I’m going to try and tackle this question: that there are big realms, spiritual realms. There’s good, there’s evil, and they are slugging it out for the souls of mankind. And my question is, “Why are we even important, little old flawed humanity? Why are we important in that process where the big realms are slugging it out over us?” And I think there’s bigger things at play here, and institutions that purport to touch on the divine are necessarily going to be affected by that slugfest that’s going on between good and evil.

In depicting that slugfest, Catholic culture should shepherd people away from harmful art but not dangerous art—and Mel Gibson is a dangerous artist. Given our damaging artistic heritage, with the Church having abandoned patronage of serious sacred artists and the widespread simplifying and sugaring of the supernatural in an effort to isolate it, the renewal of sacred art faces a slugfest of its own. 
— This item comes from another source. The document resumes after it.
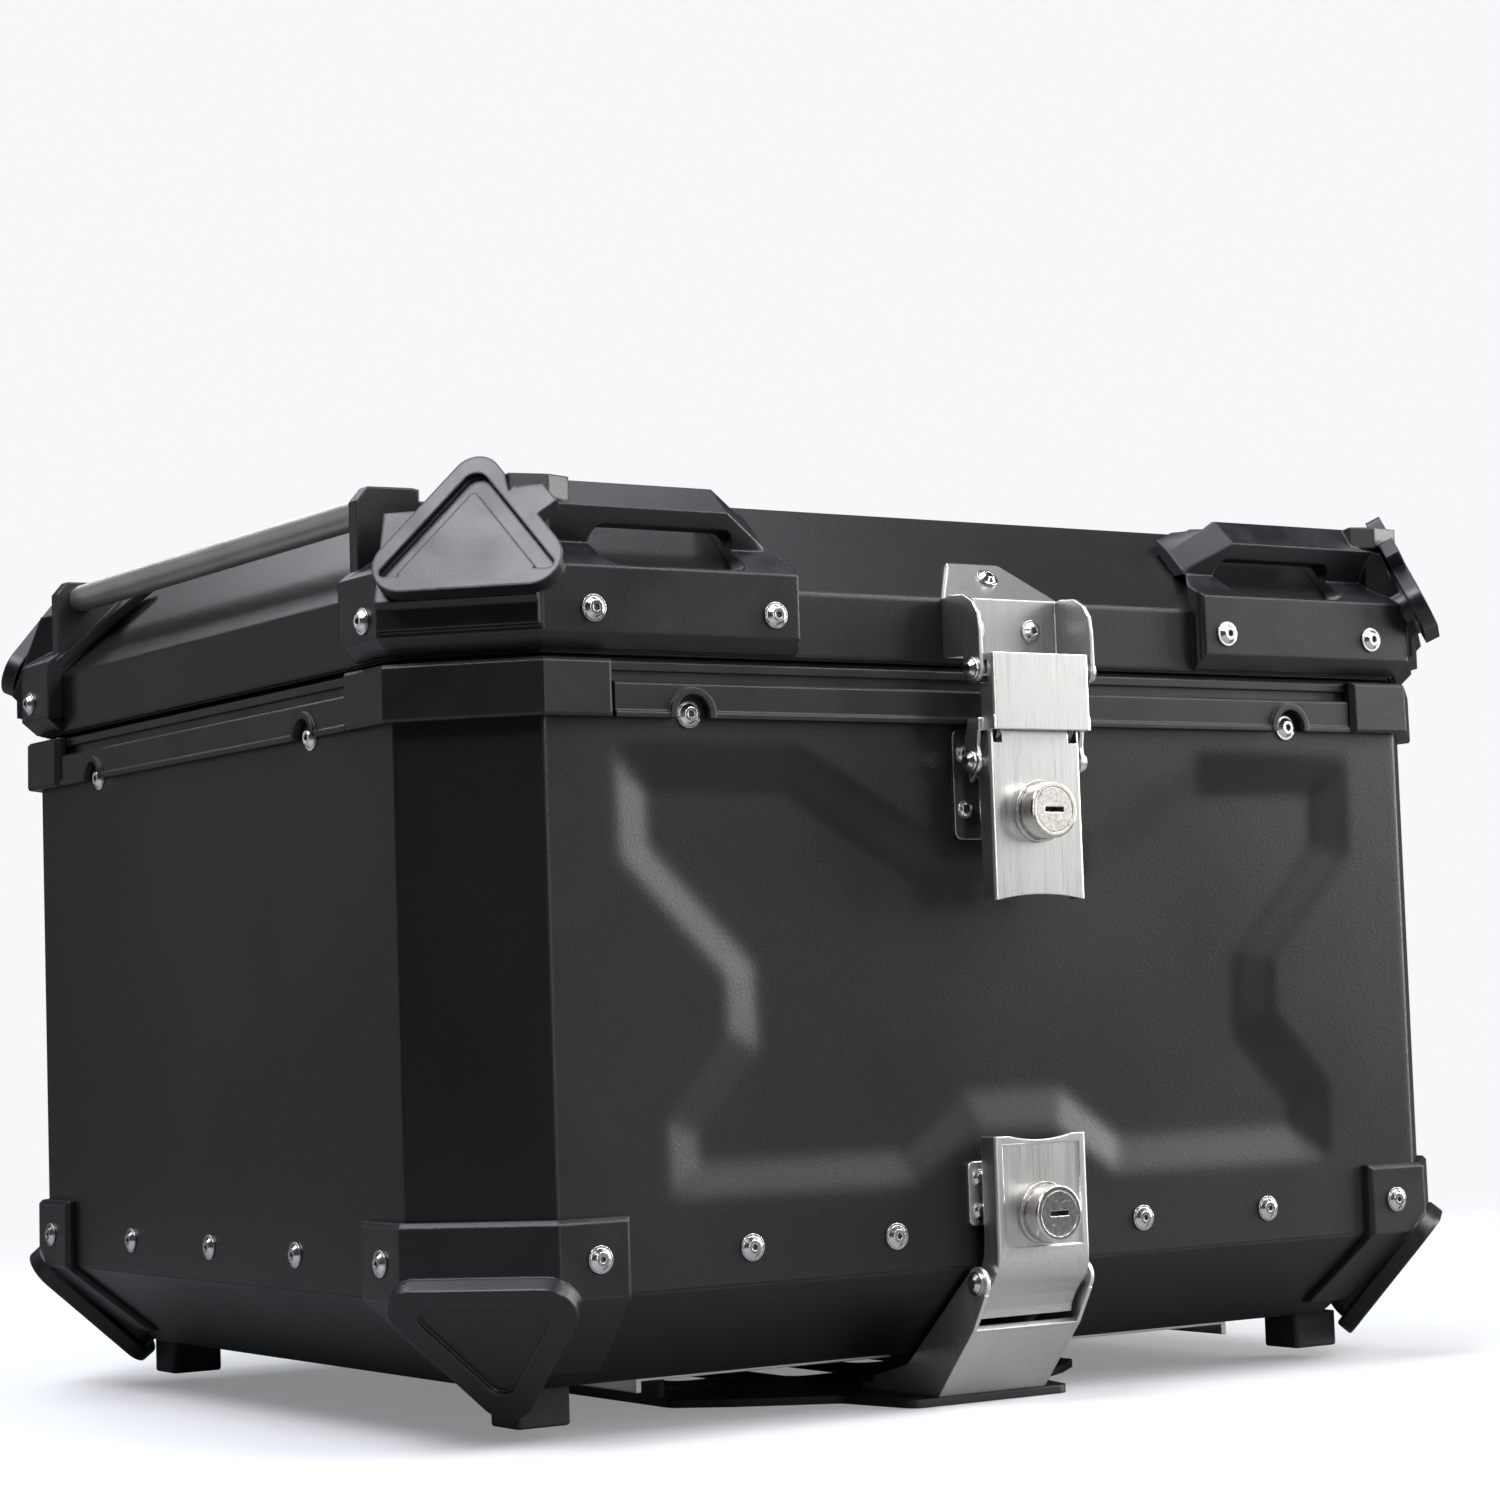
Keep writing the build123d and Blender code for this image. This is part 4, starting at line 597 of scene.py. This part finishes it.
# ------------------------------------------------------------ stage and lights
def stage_sweep():
    t = Tree("stage_floor")
    n = t.noise(3.0, 3.0, 0.6)
    base = t.mix(n, (0.62, 0.63, 0.645), (0.66, 0.665, 0.68))
    lp = t.nt.nodes.new("ShaderNodeLightPath")
    # the floor throws little light back on the case's underside
    t.set(Base_Color=t.mix(lp.outputs["Is Camera Ray"], (0.27, 0.275, 0.285), base), Roughness=0.6)
    em = t.nt.nodes.new("ShaderNodeEmission")
    em.inputs[0].default_value = (0.96, 0.975, 1.0, 1)
    t.nt.links.new(t.math("MULTIPLY", lp.outputs["Is Camera Ray"], 0.24), em.inputs[1])
    add = t.nt.nodes.new("ShaderNodeAddShader")
    t.nt.links.new(t.bsdf.outputs[0], add.inputs[0])
    t.nt.links.new(em.outputs[0], add.inputs[1])
    # far from the case the floor runs into the backdrop's own brightness
    ln = t.nt.nodes.new("ShaderNodeVectorMath")
    ln.operation = "LENGTH"
    t.nt.links.new(t.coord, ln.inputs[0])
    far = t.remap(ln.outputs["Value"], 0.42, 1.25, 0.0, 1.0, True)
    bg = t.nt.nodes.new("ShaderNodeEmission")
    bg.inputs[0].default_value = (0.93, 0.94, 0.955, 1)
    t.nt.links.new(t.math("ADD", t.math("MULTIPLY", lp.outputs["Is Camera Ray"], 0.92), 0.08), bg.inputs[1])
    mixf = t.nt.nodes.new("ShaderNodeMixShader")
    t.nt.links.new(far, mixf.inputs[0])
    t.nt.links.new(add.outputs[0], mixf.inputs[1])
    t.nt.links.new(bg.outputs[0], mixf.inputs[2])
    t.nt.links.new(mixf.outputs[0], t.out.inputs[0])
    r = 7.0
    vs, fs = [], []
    steps = 48
    for i in range(steps + 1):
        a = 2 * math.pi * i / steps
        for rr in (0.0001, 0.6, 1.6, 3.5, r):
            vs.append((rr * math.cos(a), rr * math.sin(a), cad_lo.z - 0.0002))
    for i in range(steps):
        for k in range(4):
            a = i * 5 + k
            fs.append((a, a + 1, a + 6, a + 5))
    o = mesh_object("stage_floor", vs, fs, t.mat)


stage_sweep()


def area(name, pos, target, size, radiance, colour=(1, 1, 1), spread=180):
    l = bpy.data.lights.new(name, "AREA")
    l.shape = "RECTANGLE"
    l.size, l.size_y = size
    l.energy = radiance * math.pi * size[0] * size[1]
    l.color = colour
    l.spread = math.radians(spread)
    o = bpy.data.objects.new(name, l)
    o.location = pos
    o.rotation_mode = "QUATERNION"
    o.rotation_quaternion = (Vector(target) - Vector(pos)).to_track_quat("-Z", "Y")
    bpy.context.scene.collection.objects.link(o)
    return o


C = (0.0, 0.0, 0.17)


def panel(name, azimuth, elevation, dist, size, radiance, colour=(1, 1, 1), target=C):
    """A softbox in the given direction from the case, facing it. Azimuth is from +X towards +Y."""
    a, e = math.radians(azimuth), math.radians(elevation)
    pos = (target[0] + dist * math.cos(a) * math.cos(e), target[1] + dist * math.sin(a) * math.cos(e),
           target[2] + dist * math.sin(e))
    return area(name, pos, target, size, radiance, colour)


REAR = (0.0, -0.2, 0.17)
LEFT = (-0.235, 0.0, 0.17)
panel("rear_face_soft", -46, 17, 2.3, (0.8, 1.2), 1.4, (1.0, 0.995, 0.98), REAR)
panel("rear_side_right", -18, 12, 2.2, (0.75, 1.7), 11.0, (1.0, 0.99, 0.97), REAR)
panel("rear_side_left", -91, 14, 2.4, (0.45, 1.5), 6.0, (1.0, 1.0, 1.0), REAR)
panel("rear_high", -55, 46, 2.2, (1.7, 0.7), 9.5, (0.97, 0.985, 1.0), REAR)
panel("left_face_soft", 122, 8, 2.3, (0.9, 1.4), 0.45, (0.99, 0.995, 1.0), LEFT)
panel("top_soft", 110, 78, 2.1, (2.4, 2.0), 2.6, (0.92, 0.955, 1.0))
panel("lid_left_slope", 86, 42, 2.3, (0.8, 0.6), 9.0, (0.95, 0.965, 1.0), (-0.225, 0.0, 0.31))
panel("left_high", 150, 50, 2.2, (1.1, 0.7), 3.0, (0.93, 0.96, 1.0), LEFT)
panel("corner_high", 205, 54, 2.1, (0.95, 0.85), 14.0, (0.94, 0.94, 1.0), (-0.2, -0.18, 0.31))

world = bpy.data.worlds.new("studio")
bpy.context.scene.world = world
world.use_nodes = True
wn = world.node_tree
wn.nodes.clear()
wo = wn.nodes.new("ShaderNodeOutputWorld")
lp = wn.nodes.new("ShaderNodeLightPath")
b1, b2 = wn.nodes.new("ShaderNodeBackground"), wn.nodes.new("ShaderNodeBackground")
b1.inputs[0].default_value = (0.85, 0.90, 1.0, 1)
b1.inputs[1].default_value = 0.042
b2.inputs[0].default_value = (0.93, 0.94, 0.955, 1)
b2.inputs[1].default_value = 1.0
mx_ = wn.nodes.new("ShaderNodeMixShader")
wn.links.new(lp.outputs["Is Camera Ray"], mx_.inputs[0])
wn.links.new(b1.outputs[0], mx_.inputs[1])
wn.links.new(b2.outputs[0], mx_.inputs[2])
wn.links.new(mx_.outputs[0], wo.inputs[0])

# ---------------------------------------------------------------------- camera
cam_data = bpy.data.cameras.new("camera")
cam = bpy.data.objects.new("camera", cam_data)
bpy.context.scene.collection.objects.link(cam)
right = Vector((0.8387214815287014, -0.5435607319112561, -0.03298495333329615))
down = Vector((0.013711690204431137, 0.08163217483069357, -0.9965682001670275))
fwd = Vector((0.5443879737595585, 0.835390877826967, 0.07591979497767026))
cam.matrix_world = Matrix(((right.x, -down.x, -fwd.x, -0.79061), (right.y, -down.y, -fwd.y, -1.23979),
                           (right.z, -down.z, -fwd.z, 0.14538), (0, 0, 0, 1)))
cam_data.sensor_width = 36.0
cam_data.lens = 3505.06 * 36.0 / 1500.0
cam_data.clip_start, cam_data.clip_end = 0.01, 100.0
bpy.context.scene.camera = cam
vs_ = bpy.context.scene.view_settings
vs_.view_transform = "Standard"
vs_.look = "None"
vs_.exposure = 0.0

bpy.context.view_layer.update()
That slugfest must be faced and fought, though. When the supernatural is reduced to the saccharine and the streamlined, the supernatural is lost. What remains is meaningless. Contributions like Mel Gibson’s shake things up with a brutal beauty—and it’s a challenge to undertake successfully. Gibson admits,

I’m not sure I can pull it off, but I’m going to take a crack at it… It’s about trying to find a way in that’s not cheesy or obvious… It’s almost like a magic trick… It’s very ambitious and it goes from the fall of the angels to the death of the last apostle.

Art is always ambitious, always risky—and never cheesy or obvious.

After bombing with critics and audiences with Flight Risk this year for not taking enough risk, Mel Gibson is taking on a monumental risk with The Resurrection of the Christ. Catholics might elect not to hold their breath, though, as there is a pathetic pattern playing out by a creatively bankrupt Hollywood of revisiting older properties with golden reputations which collapse under their own legacy. Mel Gibson may fail in attempting to resurrect The Passion, but there is artistic promise in the “acid trip” he is prepared to take.